A velha esquerda, principalmente o PT e a CUT, aparecem defasadas, sem capacidade para compreender o novo. Bruno Torturra, criador do inovador Mídia Ninja, que transmitiu ao vivo os protestos de 2013 e que substituiu os grandes meios, relaciona a crise desta esquerda com sua crescente institucionalização.

“A esquerda já não consegue perceber os desafios atuais nem seduzir as pessoas. Ela precisa oferecer um novo horizonte emancipatório para o século XXI. No Brasil e na América Latina surge um enorme desafio: a esquerda se converteu no establishment nos últimos dez anos” (Público, 3 de abril de 2016).

O fato de estar no governo fragiliza ainda mais a esquerda, porque não consegue escapar das decepções que provoca e dos escândalos de corrupção que a rodeiam, ou mesmo, protagoniza.

O PT “se institucionalizou”
Abandonando o trabalho com sua base social
O sociólogo Rudá Ricci, que trabalhou durante décadas com os movimentos sociais e sindicais, complementa esta leitura. Em seu livro “Terra de Ninguém” (1999) o autor lembra que o trabalho de formação de militantes e de dirigentes foi essencial na construção dos novos movimentos rurais e urbanos, e do próprio PT, antes da onda de greves nas metalúrgicas, em 1979, que enterraram a ditadura.

Durante anos, os economicamente pobres e os politicamente marginalizados se encontravam nos encontros das comunidades eclesiais de base e das oposições sindicais.

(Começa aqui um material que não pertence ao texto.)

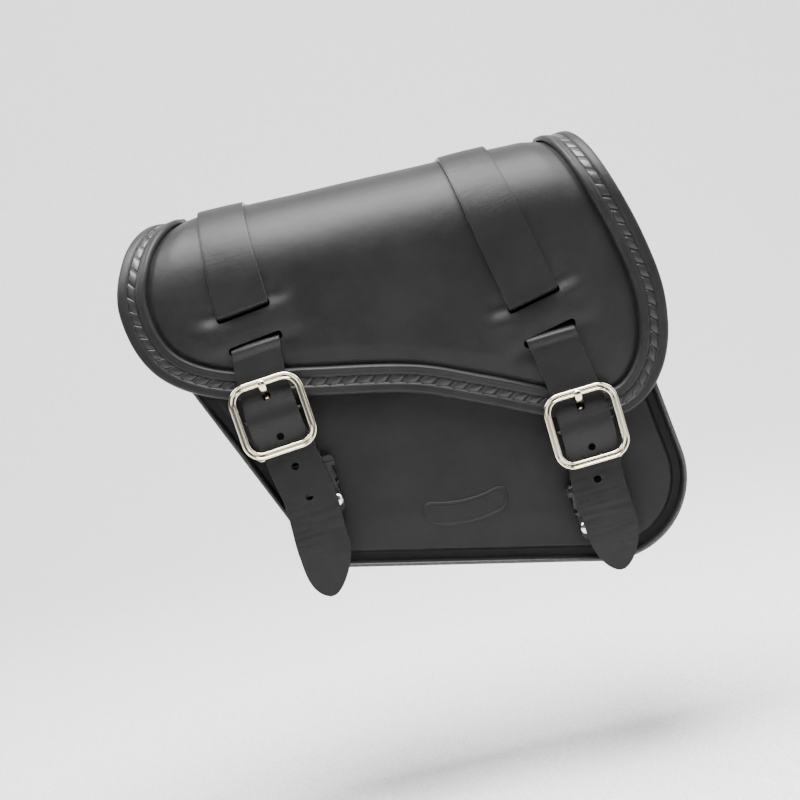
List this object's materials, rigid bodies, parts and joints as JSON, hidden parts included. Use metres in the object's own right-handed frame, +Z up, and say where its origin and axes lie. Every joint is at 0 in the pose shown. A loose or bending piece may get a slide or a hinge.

O primeiro grande erro das esquerdas foi abandonar esse trabalho e focar sua ação quase exclusivamente no campo institucional”, disse Ricci em seu blog (21 de  março de 2016). Naquele período, os dirigentes não podiam tomar decisões sem consultar as múltiplas organizações de base.

Mas, a partir do sucesso eleitoral de 1989, quando Lula esteve a ponto de ganhar a presidência, “a direção do PT optou por desconsiderar as lições de uma década de organização popular de base”, lembra Ricci, “para entrar no mundo institucional”. O resto todo mundo já conhece. 

Já no governo, o lulismo bloqueou a criação de novas organizações de base e a formação de novas camadas de militantes. Como sabemos, por quase um século de experiências da esquerda no poder, a organização e a mobilização passam a ser vistas de soslaio, como um perigo latente que deve ser impedido, cooptando, negociando e integrando os novos rebeldes.

Encurralado pela polarização golpista, o PT volta a apelar para a mobilização massiva para defender a democracia. Essa mudança de atitude poderia ser o primeiro passo para gerar uma completa revisão dos últimos dez anos.

Não só seria politicamente adequado diante da grave situação vivida, não só no Brasil mas em todo o continente, como também um exemplo de ética, de que a humildade ainda não acabou, primeiro passo para se recuperar a histórica identidade das esquerdas.